Construction is currently expected to happen in two phases. Phase I will provide all the units necessary to house existing households at Rose Hills and will only require partial demolition of buildings on site. Demolition and construction will take approximately 18 months and is expected to begin in 2020. The development team will secure similar sources of financing for Phase II, since it is also expected to be an affordable housing project and Phase II construction will not start until all households have been offered housing in Phase I.
QUESTIONS & ANSWERS
I thought Rose Hill Courts was going to be rehabilitated? Why the switch to new construction?
HACLA and Related conducted research and analysis during 2016 and 2017 to examine the rehabilitation approach and found that this approach would not allow a good portion of our existing families to return to Rose Hill Courts because of restrictive “right sizing” requirements. Our households need more one-bedroom units (at least 25 additional one bedroom units are needed) and these cannot be created through the rehabilitation process. Additionally, almost 50% of our households qualify as senior or disabled and the rehabilitation would not provide for reasonable and compliant handicap access to the units. Lastly, due to the deteriorated condition of the existing buildings the rehabilitation became cost-prohibitive and would not provide the benefits of a new building such as larger units, modern amenities etc.
I thought Rose Hill Courts was historic? How can it be demolished?
Rose Hill Courts has a historic designation due to the age of the buildings and as an example of early public housing. The environmental review process will consider the historic nature of the property and will examine impacts caused by demolition of the buildings and propose potential mitigation measures. HACLA and Related will engage the residents and local stakeholders to obtain their input on how best to document the history of Rose Hill Courts for future generations.
Will residents need to be relocated?
Phase I is targeted for a portion of the site that will impact the least amount of current residents. Based on initial design and current vacancies as of November 2017, it is estimated that up to 15 households might be temporarily relocated while Phase 1 is being built. These relocations may be accommodated on-site depending on availability of existing units, at nearby public housing sites or in the local rental market. These households will also be provided with a choice of a Section 8 voucher if they wish to move away permanently. The current plan assumes the remainder of residents will remain onsite in their units while Phase I is being constructed. Once Phase I is completed, the relocated residents and the residents still residing in the older buildings will have the first right to move into one of the new units.

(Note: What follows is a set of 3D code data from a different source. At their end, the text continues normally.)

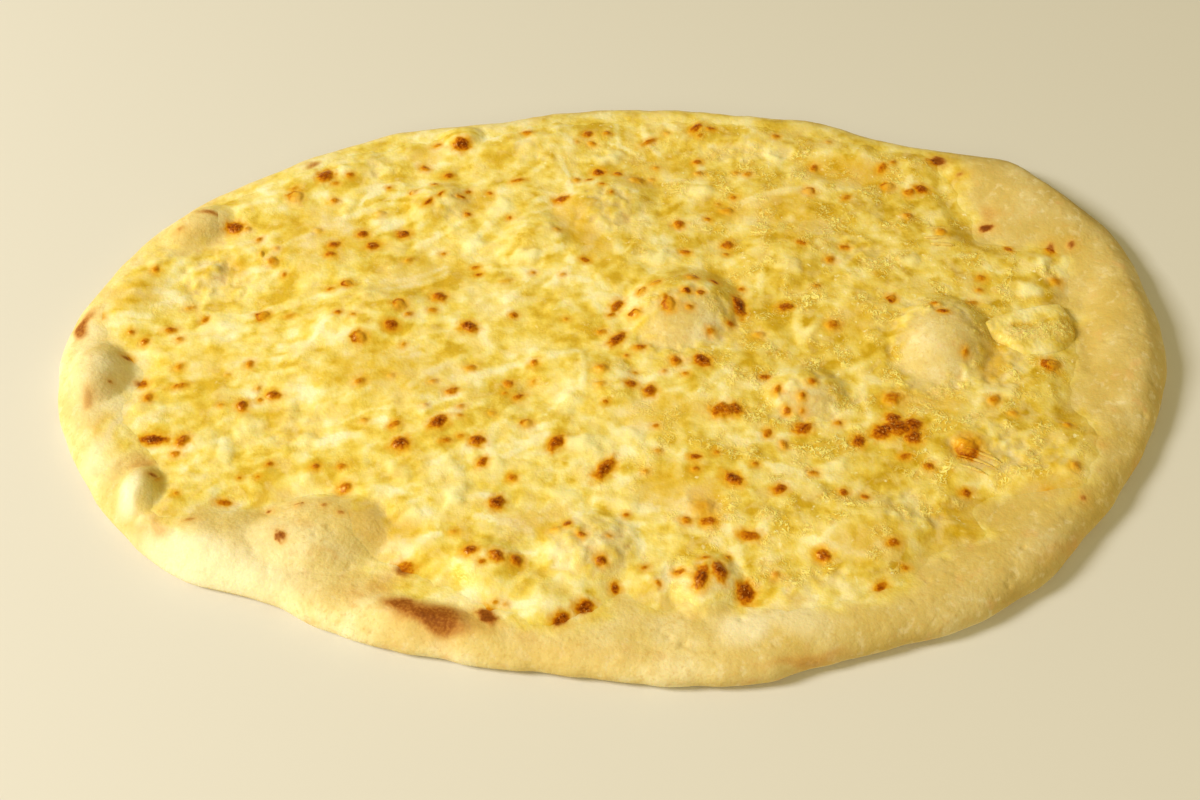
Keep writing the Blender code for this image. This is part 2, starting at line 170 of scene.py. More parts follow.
# %% Height of the dough
INNER_HEIGHT = 6.0
RIM_HEIGHT = 8.6
RIM_CROWN = 9.0
RIM_INSIDE = 27.0
EDGE_HEIGHT = 3.0
BUBBLE_FADE = 7.0
# Length, direction, half height and phase of the long waves.
WAVES = [(74.0, 25, 0.45, 40), (52.0, 115, 0.35, 200), (38.0, 70, 0.25, 95)]
# Blown bubbles: x, y, half length, half width, turn and height.
BUBBLES = [
    (20, 15, 19, 17, 20, 5.8), (95.5, 3, 18, 15.5, 60, 6.0), (54, -18, 13, 10.5, 10, 3.4),
    (-79, -66, 19, 13.5, 5, 5.2), (-104, -67, 17, 11, -10, 1.6), (-149, -12, 13, 10, 85, 4.6),
    (-128.5, -53.5, 9.5, 6.8, 85, 4.0), (-3, 61, 18, 13, 30, 3.0), (-25, 44, 14, 11, 40, 2.0),
    (-130, 49, 13, 9, 40, 3.6), (-124, 29, 8, 6, 20, 2.0), (-56, 61, 12, 9, 15, 2.2),
    (-8, -71, 15, 12, 20, 3.3), (23, -83, 11, 9.5, 60, 3.2), (-34, -77, 10, 9, 0, 1.8),
    (98, -36, 6, 5, 0, 2), (-50, 91, 8, 6, 0, 2.2), (128, 61, 27, 20, -40, 3),
    (150, 5, 34, 12, 84, 2), (-48, -96, 22, 8, -20, 2.4), (52, 37, 20, 14, 35, 2),
    (-76, 11, 22, 13, 20, 1.8), (66, -67, 19, 13, 15, 2), (-10, -13, 20, 12, 160, 1.8),
]
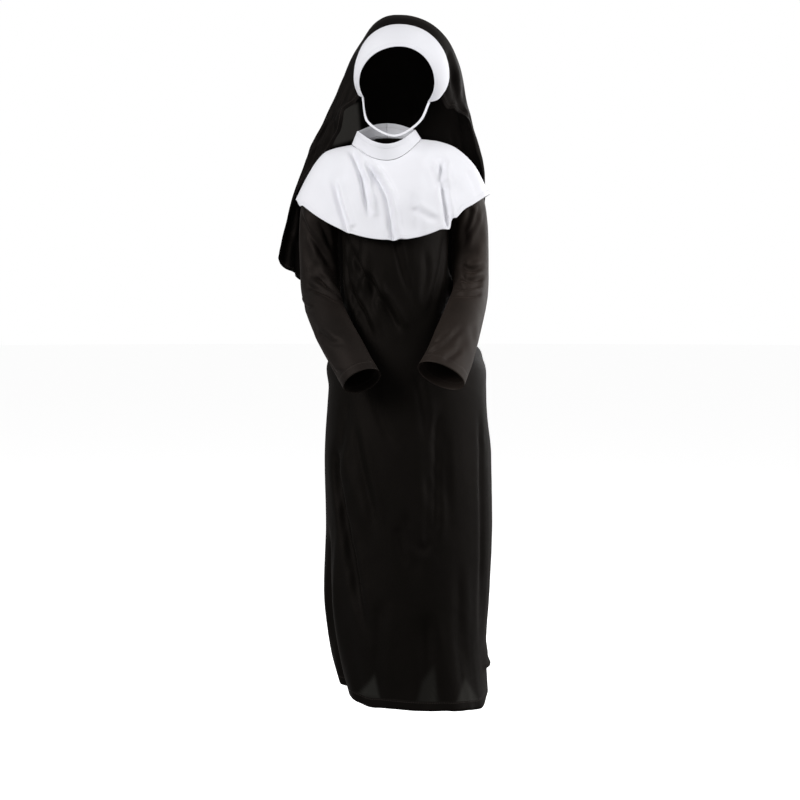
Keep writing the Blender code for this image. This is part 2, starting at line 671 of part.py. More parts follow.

Before any relocation occurs, HACLA will need to create and adopt a detailed Relocation Plan, with input from residents and updated studies of household needs will be conducted. HUD regulations ensure that residents, subject to relocation, will be provided relocation counseling, compensation for moving expense and provided with decent, safe and sanitary housing choices.
What is the possibility that residents get to come back?
Any resident wishing to return to the development will be able to do so.
I thought the site’s zoning didn’t allow additional units?
As an existing affordable housing project, additional units may be provided on site by using the City’s Density Bonus Ordinance. Application for the planning approvals will occur once the environmental review process is complete.
Will the needs of the senior residents be met? What about amenities for families with children?
With new construction, units will be built to be fully accessible and senior-specific amenities and services will be provided. There will be amenities built as part of Phase I, and the final build out includes a new community building and large outdoor play areas.
Will the residents and neighbors be consulted on the scope and design of the proposed Phase I and II projects?
HACLA and Related want to hear your input. Meetings for Rose Hill Courts residents to provide input and ask questions will continue throughout the process. In addition, meetings with the local community will run in parallel, starting in 2018. Please see the contact information below to sign up for regular project updates.
Will new homes be affordable?
Yes. All of the units planned for Rose Hill Courts will be affordable. Current residents will move into units with similar rent structures as their current public housing. Additional units beyond the 100 replacement units will be available at a range of extremely-low to low-income households and will remain income restricted.